We used a different system for each of our allowed runs, PairingWords, Galactus and Saiyan. While they shared a lot of the same infrastructure, each used a different mix of ideas and features.

  • ParingWords was built using hybrid word similarity features derived from LSA and WordNet. It used a simple algorithm to pair words/phrases in two sentences and compute the average of word similarity of the resulting pairs. It imposes penalties on words that are not matched with the words weighted by their PoS and log frequency. No training data is used. An online demonstration system is available to experiment with the underlying word similarity model used by this approach.
  • Galactus used unigrams, bigrams, trigrams and skip bigrams derived from the two sentences and paired them with the highest similarity based on exact string match, corpus and Wordnet based similarity metrics. These, along with contrast scores derived from antonym pairs, were used as features to train a support vector regression model to predict the similarity scores.
  • Saiyan was a fine tuned version of galactus which used domain specific features and training data to train a support vector regression model to predict the similarity scores. (Scores for FNWN was directly used from the PairingWords run.)

The results

Here’s how our three runs ranked (out of 86) on each of the four different data sets and on the overall task (mean).

  our three systems
dataset PairingWords Galactus Saiyan
Headlines 3 7 1
OnWN glosses 4 11 35
FNWN glosses 1 3 2
SMT 8 11 16
mean 1 2 3

Over the next two weeks we will write a short system paper for the *SEM 2013, the Second Joint Conference on Lexical and Computational Semantics.

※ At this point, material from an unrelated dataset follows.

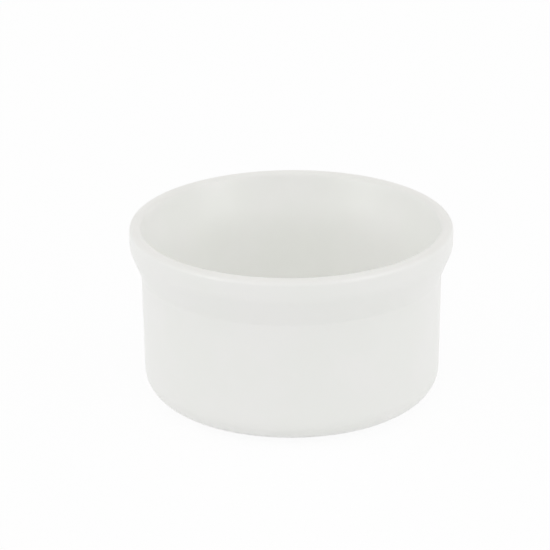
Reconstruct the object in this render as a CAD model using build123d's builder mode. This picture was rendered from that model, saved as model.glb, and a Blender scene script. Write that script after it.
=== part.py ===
from build123d import *
import os

# A plain white ramekin: a round, straight-walled baking cup with a flared collar and a rounded lip.
# The fired porcelain body carries two separate coats of glaze. One runs over the outside, the lip
# and the inside. The other lines the shallow recess under the base. The foot ring between them is
# wiped bare, because the cup stands on it in the kiln.
# Lengths are in millimetres. Z is the cup's axis, and Z0 is the surface that the foot ring stands on.

# Overall sizes, measured over the glaze
rim_radius = 45.0
height = 50.0

# Collar: the neck is where it leaves the wall, and the shoulder is where its flare turns upright
collar_overhang = 3.1
collar_height = 13.8
flare_height = 7.8
neck_round = 1.6
shoulder_round = 6.7

# Wall: it narrows a little from the neck down to the heel, the rounded corner at the base
wall_draft = 0.45
heel_round = 6.9

# Lip: the wall is thinnest here, and its two rounds nearly meet on top
lip_thickness = 3.2
lip_round_share = 0.53

# Inside: it flares straight from the throat, level with the neck, up to the lip, without the
# collar's upright face. The well is the floor's rounded corner.
neck_wall = 4.0
heel_wall = 4.5
throat_round = 30.0
well_round = 6.5

# Base and foot ring: the foot ring stands below the base, round a recess that is a little deeper
base_thickness = 4.0
foot_height = 0.8
foot_width = 3.4
foot_inset = 1.4
recess_depth = 1.5
foot_edge_share = 0.4
recess_round_share = 0.5

# Glaze: it ends half way up the foot ring, above the ring's bare face
glaze_thickness = 0.25
bare_band_share = 0.5

# Radii and heights that follow from those sizes
neck_radius = rim_radius - collar_overhang
heel_radius = neck_radius - wall_draft
mouth_radius = rim_radius - lip_thickness
throat_radius = neck_radius - neck_wall
well_radius = heel_radius - heel_wall
foot_radius = heel_radius - heel_round - foot_inset
recess_radius = foot_radius - foot_width
neck_z = height - collar_height
shoulder_z = neck_z + flare_height
floor_z = recess_depth + base_thickness
lip_round = lip_thickness * lip_round_share
foot_edge_round = foot_height * foot_edge_share
recess_round = recess_depth * recess_round_share
bare_band = foot_height * bare_band_share


# Half section over the glaze, from the middle of the floor round to the middle of the recess
with BuildSketch(Plane.XZ) as finished_section:
    with BuildLine():
        outline = FilletPolyline(
            (0, floor_z),
            (well_radius, floor_z),
            (throat_radius, neck_z),
            (mouth_radius, height),
            (rim_radius, height),
            (rim_radius, shoulder_z),
            (neck_radius, neck_z),
            (heel_radius, foot_height),
            (foot_radius, foot_height),
            (foot_radius, 0),
            (recess_radius, 0),
            (recess_radius, recess_depth),
            (0, recess_depth),
            radius=(
                well_round,
                throat_round,
                lip_round,
                lip_round,
                shoulder_round,
                neck_round,
                heel_round,
                foot_edge_round,
                foot_edge_round,
                foot_edge_round,
                recess_round,
            ),
        )
        Line(outline @ 1, outline @ 0)
    make_face()


# The body is the finished form less the glaze all round, but its foot reaches down to Z0 bare.
# Half the base is above this height, and half the foot ring is inside this radius.
base_middle_z = recess_depth + base_thickness / 2
foot_middle_radius = foot_radius - foot_width / 2

with BuildPart() as porcelain_body:
    with BuildSketch(Plane.XZ) as body_section:
        add(finished_section.sketch_local)
        mirror(about=Plane.YZ)
        offset(amount=-glaze_thickness)
        split(bisect_by=Plane.YZ)
        with Locations((foot_middle_radius, 0)):
            Rectangle(
                foot_width - 2 * glaze_thickness,
                base_middle_z,
                align=(Align.CENTER, Align.MIN),
            )
        fillet(body_section.vertices().group_by(Axis.Y)[0], foot_edge_round)
    revolve(axis=Axis.Z)
porcelain_body.part.label = "porcelain_body"


# The coat that is seen: outside, over the lip and down the inside, ending above the bare band
with BuildPart() as glaze_coat:
    with BuildSketch(Plane.XZ) as coat_section:
        add(finished_section.sketch_local)
        add(body_section.sketch_local, mode=Mode.SUBTRACT)
        Rectangle(foot_middle_radius, base_middle_z, align=Align.MIN, mode=Mode.SUBTRACT)
        Rectangle(rim_radius, bare_band, align=Align.MIN, mode=Mode.SUBTRACT)
    revolve(axis=Axis.Z)
glaze_coat.part.label = "glaze_coat"


# The coat in the recess under the base, up to the same line on the foot ring's inner side
with BuildPart() as underside_glaze:
    with BuildSketch(Plane.XZ) as recess_section:
        add(finished_section.sketch_local)
        add(body_section.sketch_local, mode=Mode.SUBTRACT)
        Rectangle(foot_middle_radius, base_middle_z, align=Align.MIN, mode=Mode.INTERSECT)
        Rectangle(rim_radius, bare_band, align=Align.MIN, mode=Mode.SUBTRACT)
    revolve(axis=Axis.Z)
underside_glaze.part.label = "underside_glaze"


os.makedirs("parts", exist_ok=True)
for piece in (porcelain_body, glaze_coat, underside_glaze):
    export_step(piece.part, f"parts/{piece.part.label}.step")
    print(piece.part.label, "volume", round(piece.part.volume), "cubic mm")
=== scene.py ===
import math

import bpy
from mathutils import Matrix, Vector


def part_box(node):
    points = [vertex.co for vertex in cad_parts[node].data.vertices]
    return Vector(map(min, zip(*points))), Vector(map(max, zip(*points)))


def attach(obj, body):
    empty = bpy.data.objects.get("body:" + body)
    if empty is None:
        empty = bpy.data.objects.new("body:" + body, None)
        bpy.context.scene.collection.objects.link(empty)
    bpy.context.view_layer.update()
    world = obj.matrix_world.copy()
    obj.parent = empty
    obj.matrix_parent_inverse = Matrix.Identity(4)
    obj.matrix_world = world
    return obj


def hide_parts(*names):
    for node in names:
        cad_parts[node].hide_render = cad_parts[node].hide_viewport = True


# A white porcelain ramekin: its two coats of glaze are drawn here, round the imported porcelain.
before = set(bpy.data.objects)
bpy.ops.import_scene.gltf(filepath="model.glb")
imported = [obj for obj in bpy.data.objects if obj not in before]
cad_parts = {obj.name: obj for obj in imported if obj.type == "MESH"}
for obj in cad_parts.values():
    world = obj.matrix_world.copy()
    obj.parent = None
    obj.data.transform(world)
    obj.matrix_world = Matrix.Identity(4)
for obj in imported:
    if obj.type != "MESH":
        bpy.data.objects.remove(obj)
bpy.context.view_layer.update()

# The cup's sizes below are in millimetres, as a potter writes them, and the studio's in metres.
mm = 0.001

# The coats' widths, the height and the lower edges come from the frame.
coatLow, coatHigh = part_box("glaze_coat")
recessLow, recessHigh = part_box("underside_glaze")


# How both coats are made
glazing = {
    "thickness": 0.25,
    "endRound": 0.1,  # the ends are soft, where surface tension drew them back from the sponge's line
    "endSegments": 3,
    "endAngle": 60,  # corners that turn less than this, in degrees, aren't softened
    "spinSteps": 192,
    "mergeWithin": 0.005,
    "smoothAngle": 40,
}


# Drawing tools


def deselectAll():
    if bpy.context.object and bpy.context.object.mode == "EDIT":
        bpy.ops.object.mode_set(mode="OBJECT")
    bpy.ops.object.select_all(action="DESELECT")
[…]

[1] Eneko Agirre, Daniel Cer, Mona Diab and Gonzalez-Agirre Aitor. 2012. SemEval-2012 task 6: A pilot on semantic textual similarity. In Proc. 6th Int. Workshop on Semantic Evaluation (SemEval 2012), in conjunction with the First Joint Conf. on Lexical and Computational Semantics (*SEM 2012)., Montreal,Canada.

[2] P. Resnik, “Using information content to evaluate semantic similarity in a taxonomy,” in Proc. 14th Int. Joint Conf. on Artificial Intelligence, 1995.